A web server, serving up data he shouldn’t be handling at work, most likely. Whether it was illegal stuff or just inappropriate HR-violating stuff was anybody’s guess. At any rate, it was on our network, and he was a former employee, and there was every reason to believe he still had a way to log into it. I pulled the network cable, but then I wanted to know what it was. None of our standard administrator accounts or passwords worked, of course. Eventually I busted the password on the administrator account. I didn’t find anything running on the server besides the usual services. Whether that meant Max never put the server to his intended use, or just covered his tracks that time, I don’t know.

And at that point, I had other work to do.

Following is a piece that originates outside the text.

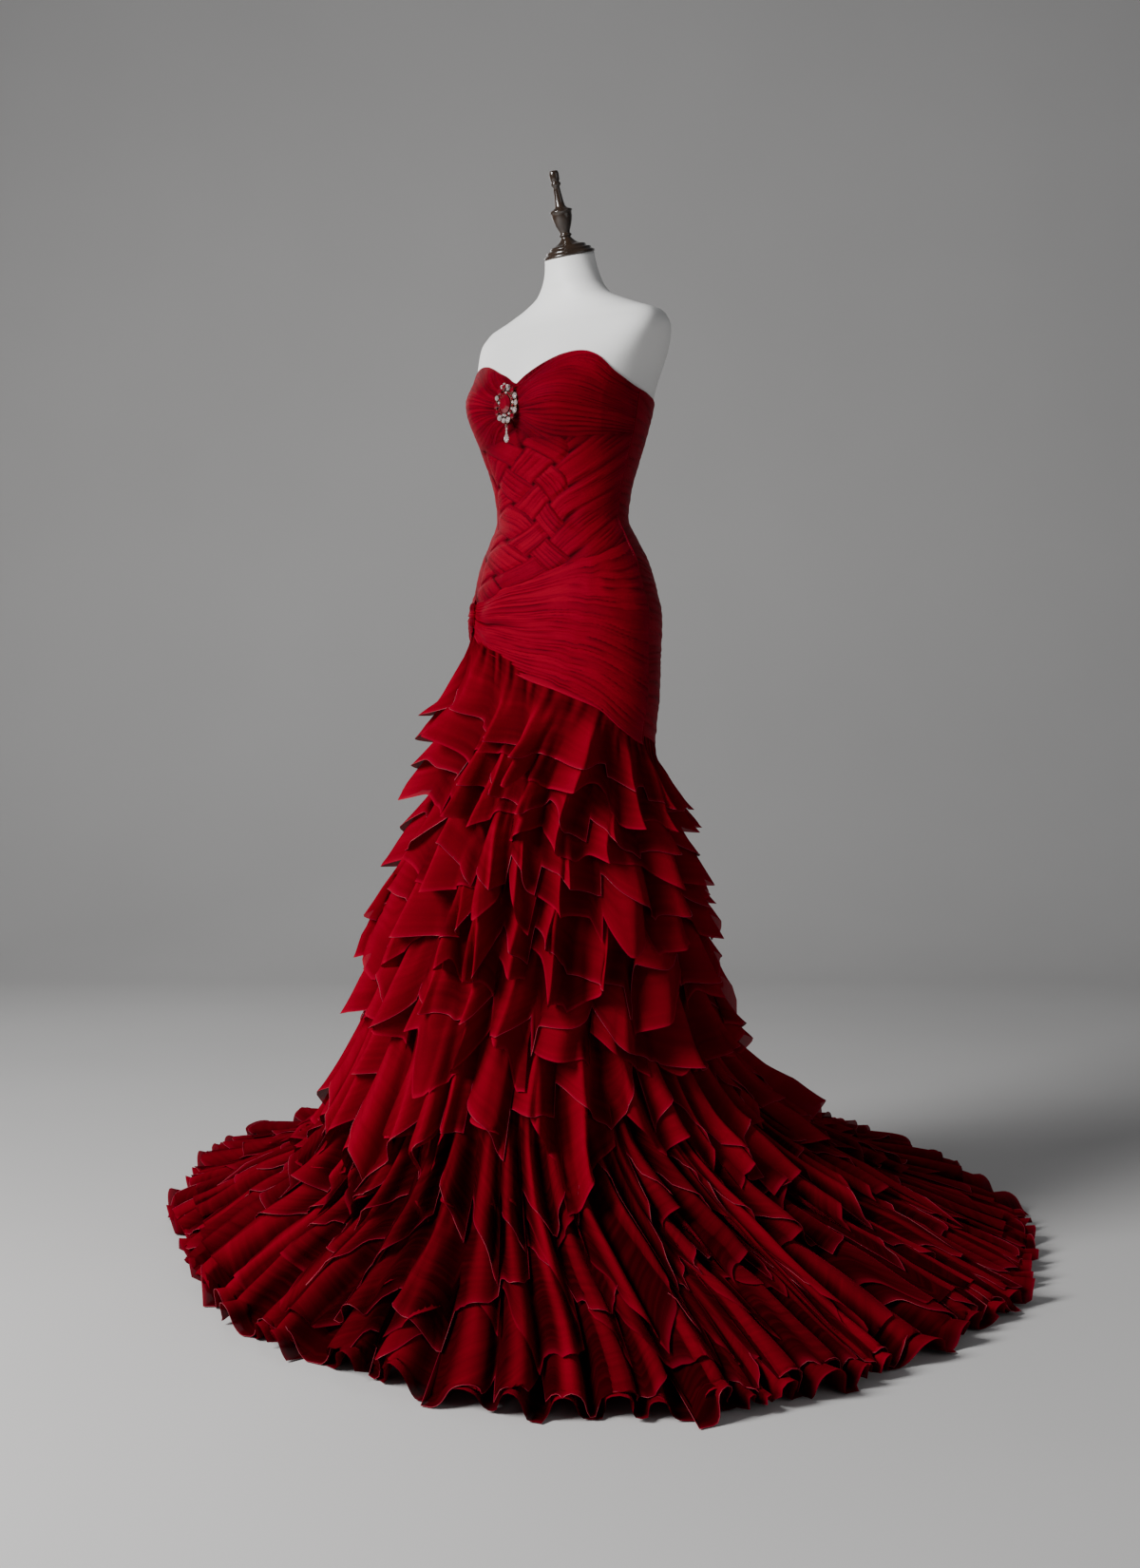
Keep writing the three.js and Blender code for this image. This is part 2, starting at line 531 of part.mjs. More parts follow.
// Each piece of the brooch is made about its own origin, with X across, Z up and its front at -Y.
function buildBrooch() {
  const outline = new THREE.Shape();
  const inside = BROOCH.inside;
  outline.absellipse(0, 0, BROOCH.half * inside, BROOCH.tall * inside, 0, Math.PI * 2);
  const plate = new THREE.ExtrudeGeometry(outline, {
    depth: BROOCH.thick, bevelEnabled: false, curveSegments: 12,
  });
  let setting = solid(plate, turnX(90));
  const stone = new THREE.SphereGeometry(STONES.radius, 6, 5).scale(1, STONES.squash, 1);
  for (let i = 0; i < STONES.count; i += 1) {
    const turn = (i * 2 * Math.PI) / STONES.count;
    setting = setting.add(solid(stone, move(
      BROOCH.half * STONES.ring * Math.cos(turn),
      -BROOCH.thick - STONES.proud,
      BROOCH.tall * STONES.ring * Math.sin(turn),
    )));
  }
  const ring = new THREE.TorusGeometry(LINK.radius, LINK.wire, 5, 10);
  const neck = new THREE.CylinderGeometry(LINK.neck, LINK.neck, LINK.neckLength, 8);
  const ringZ = -BROOCH.tall * inside - LINK.below;
  const lower = (z) => chain(move(0, -BROOCH.thick, z), turnX(90));
  setting = setting.add(solid(ring, lower(ringZ))).add(solid(neck, lower(ringZ + LINK.neckAt)));
  add('brooch_setting', geometryOf(setting), SILVER).position.set(0, BROOCH.back, BROOCH.z);

  const gem = add('brooch_gem', new THREE.LatheGeometry(profile2(GEM_PROFILE), 16), RUBY);
  gem.rotation.x = radians(180);
  gem.scale.z = GEM.stretch;
  gem.position.set(0, BROOCH.back - BROOCH.thick - GEM.gap, BROOCH.z);

  let drop = solid(ring, chain(move(0, 0, -LINK.hang), turnY(90)));
  DROP_STONES.forEach(({ z, radius }) => {
    drop = drop.add(solid(new THREE.SphereGeometry(radius, 8, 5), move(0, 0, z)));
  });
  drop = drop.add(solid(lathe(PEAR_PROFILE, 10).scale(1, PEAR_SQUASH, 1)));
  add('brooch_drop', geometryOf(drop), SILVER)
    .position.set(0, BROOCH.back - BROOCH.thick, BROOCH.z + ringZ);
}

// ---------------------------------------------------------------- underskirt
// A column of the underskirt: its mid points from the drape's foot to the floor.
const SKIRT_OFF = 3;
const SKIRT_DROP = 2.2;      // the skirt's head lies this far under the drape's foot
const FLOUNCE_GAP = 0.5;     // air between the underskirt and the seam of a flounce
const angleOf = (column) => column * STEP;

function skirtColumn(column, side = 0) {
  const angle = angleOf(column);
  const head = wrapFoot(angle) - SKIRT_DROP;
  return [0, ...SKIRT_ROWS].map((share) => {
    const z = THREE.MathUtils.lerp(head, SKIRT_WALL / 2, share);
    return skirtPoint(angle, z, SKIRT_OFF).addScaledVector(along(angle), side * SEAM_GAP / 2);
  });
}

function buildUnderskirt() {
  const gore = (name, first, last) => {
    const columns = [];
    for (let c = first; c <= last; c += 1) {
      columns.push(skirtColumn(c, Number(c === first) - Number(c === last)));
    }
    const grid = columns[0].map((_, r) => columns.map((column) => column[r]));
    add(name, wallGeometry(grid, SKIRT_WALL, false), CRIMSON_LINING);
  };
  const quarter = ROUND_STEPS / 4;
  gore('underskirt_back_left', 0, quarter);
  gore('underskirt_back_right', quarter, quarter * 2);
  gore('underskirt_front_right', quarter * 2, quarter * 3);
  gore('underskirt_front_left', quarter * 3, quarter * 4);
}

// ---------------------------------------------------------------- flounces
const TIER_ROWS = [0, 0.45, 1];
const HALF_FLUTE = ROUND_STEPS / FLUTES / 2;   // every other tier is turned by half a flute

// The point of the underskirt's own column at a height, by its mid points.
function onUnderskirt(column, z) {
  const points = skirtColumn(column);
  for (let i = 1; i < points.length; i += 1) {
    if (z >= points[i].z) {
      const share = (points[i - 1].z - z) / (points[i - 1].z - points[i].z);
      const point = points[i - 1].clone().lerp(points[i], share);
      const slope = points[i].clone().sub(points[i - 1]);
      return { point, slope };
    }
  }
  return { point: points[points.length - 1].clone(), slope: new THREE.Vector3(0, 0, -1) };
}

function flounceGrid({ seam, hem, stand, swing }, phase) {
  const grid = TIER_ROWS.map(() => []);
  for (let c = 0; c < ROUND_STEPS; c += 1) {
    const head = wrapFoot(angleOf(c)) - SKIRT_DROP;
    const flute = 2 * ripple(((c + phase) * FLUTES) / ROUND_STEPS) - 1;
    TIER_ROWS.forEach((row, r) => {
      const share = THREE.MathUtils.lerp(seam, hem, row);
      const { point: base, slope } = onUnderskirt(c, head * (1 - share));
      const out = new THREE.Vector3(base.x, base.y, 0).setLength(-slope.z);
      const normal = out.setZ(Math.hypot(slope.x, slope.y)).normalize();
      const off = (SKIRT_WALL + CHIFFON_WALL) / 2 + FLOUNCE_GAP + row * (stand + swing * flute);
      grid[r].push(base.add(normal.multiplyScalar(off)));
    });
  }
  return grid;
}

function buildFlounces() {
  TIERS.forEach((tier, i) => {
    const name = `flounce_${String(i + 1).padStart(2, '0')}`;
    const odd = i % 2;
    const grid = flounceGrid(tier, odd * HALF_FLUTE);
    add(name, wallGeometry(grid, CHIFFON_WALL, true), odd ? CRIMSON_DEEP : CRIMSON);
  });
}

buildForm();
buildBodice();
buildDrape();
buildZip();
buildBrooch();
buildUnderskirt();
buildFlounces();

export default gown;
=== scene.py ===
"""Strapless mermaid gown in pleated and layered chiffon, worn by a limbless dress form.

Laid out as an add-on: settings, one operator for each group of pieces, one for the stage and a
panel that lists them. Metres, +Z up. Angles round the body are in degrees: 0 is the wearer's left
side (+X), 90 the centre back (+Y), 180 the right side and 270 the centre front (-Y).
"""
import math

import bmesh
import bpy
import numpy as np
from bpy.props import FloatProperty, FloatVectorProperty, IntProperty, PointerProperty
from mathutils import Matrix, Vector


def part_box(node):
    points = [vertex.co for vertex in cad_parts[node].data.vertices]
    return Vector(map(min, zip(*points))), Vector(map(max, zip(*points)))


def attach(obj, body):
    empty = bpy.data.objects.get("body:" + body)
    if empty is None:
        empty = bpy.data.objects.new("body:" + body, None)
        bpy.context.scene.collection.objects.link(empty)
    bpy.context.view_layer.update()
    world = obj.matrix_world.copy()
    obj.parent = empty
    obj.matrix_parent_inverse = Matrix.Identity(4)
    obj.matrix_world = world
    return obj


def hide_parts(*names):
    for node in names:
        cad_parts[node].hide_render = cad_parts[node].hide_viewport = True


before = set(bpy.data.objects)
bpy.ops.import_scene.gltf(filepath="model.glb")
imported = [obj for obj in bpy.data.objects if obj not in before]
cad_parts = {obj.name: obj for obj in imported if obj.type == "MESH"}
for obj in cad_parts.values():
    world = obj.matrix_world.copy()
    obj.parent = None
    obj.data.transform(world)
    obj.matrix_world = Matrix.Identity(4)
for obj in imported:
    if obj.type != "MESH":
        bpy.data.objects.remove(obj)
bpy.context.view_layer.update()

bl_info = {
    "name": "Mermaid Gown on Dress Form",
    "version": (1, 0, 0),
    "blender": (4, 5, 0),
    "location": "3D View > Sidebar > Gown",
    "description": "Builds a ruched chiffon mermaid gown with its dress form, brooch and zip",
    "category": "Object",
}

GOWN = "gown_and_form"
MM = 0.001
TURN = 360.0
FRONT, BACK, LEFT, RIGHT = 270.0, 90.0, 0.0, 180.0


# ------------------------------------------------------------------ the part's own tables
def rows_in_metres(lengths, rows):
    """The table as an array, with its first so many columns turned from millimetres to metres."""
    values = np.array(rows, float)
    values[:, :lengths] *= MM
    return values


# Torso sections: height, half width, front depth, back depth, centre in Y, squareness.
TORSO = rows_in_metres(5, [
    [985, 171, 107, 121, 0, 2.1], [1061, 174, 110, 125, 0, 2.1], [1110, 163, 106, 120, 0, 2.1],
    [1155, 148, 100, 110, 0, 2.1], [1190, 129, 93, 97, 0, 2.1], [1225, 113, 86, 84, 0, 2.1],
    [1265, 118, 88, 86, 0, 2.1], [1310, 131, 94, 97, 0, 2.1], [1355, 145, 99, 108, 0, 2.1],
    [1405, 156, 100, 117, 0, 2.2], [1450, 164, 88, 117, 4, 2.4], [1490, 176, 78, 106, 12, 2.7],
    [1525, 184, 64, 86, 20, 2.8], [1546, 176, 54, 72, 24, 2.6], [1562, 138, 48, 62, 25, 2.4],
    [1578, 98, 45, 55, 25, 2.2], [1592, 70, 45, 50, 25, 2.1], [1608, 55, 46, 47, 24, 2.0],
])
BUST = {"apart": 0.078, "height": 1.404, "reach": 0.044, "outer": 0.046, "inner": 0.062,
        "above": 0.050, "below": 0.043, "edge": 2.2}
NECK = {"z": 1.656, "radius": 0.041, "y": 0.015, "lean": 17.0, "waist": 0.045}

# Skirt sections: height, reach to the left, right, front and back, spread towards the hem's line.
SKIRT = rows_in_metres(5, [
    [1.5, 480, 560, 480, 700, 1], [35, 400, 480, 420, 580, 0.68], [90, 330, 420, 372, 480, 0.38],
    [170, 276, 368, 332, 400, 0.16], [270, 240, 340, 308, 330, 0.04], [390, 216, 312, 284, 268, 0],
    [520, 200, 284, 256, 218, 0], [650, 186, 248, 214, 168, 0], [764, 166, 206, 166, 132, 0],
    [858, 162, 184, 124, 117, 0], [930, 170, 171, 108, 120, 0], [1000, 173, 173, 109, 123, 0],
    [1070, 174, 174, 110, 125, 0],
])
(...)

I spent the rest of the day racing around servers, running full backups. As far as we knew there was no way for Max to get in, but if he did manage to get in, we’d at least be able to use our backups to get right back to where we’d been on Friday afternoon.

While all of this was going on, one of the other coworkers dealt with Max himself. He thought to look through Max’s office for personal effects, found some things everyone else had missed, and he negotiated a deal. I’ve got some of your stuff, so now tell me what you know, and hand over anything you have of ours. Max caved, told him what he knew, and once he was satisfied with what Max had told him, he handed over the belongings.

The weekend passed without incident, as did the rest of the following week. And I never heard from Max again. It’s been about 14 years now, and I’ve dealt with bigger problems than Max in years since. But you never forget your first really bad day at work, and that was mine.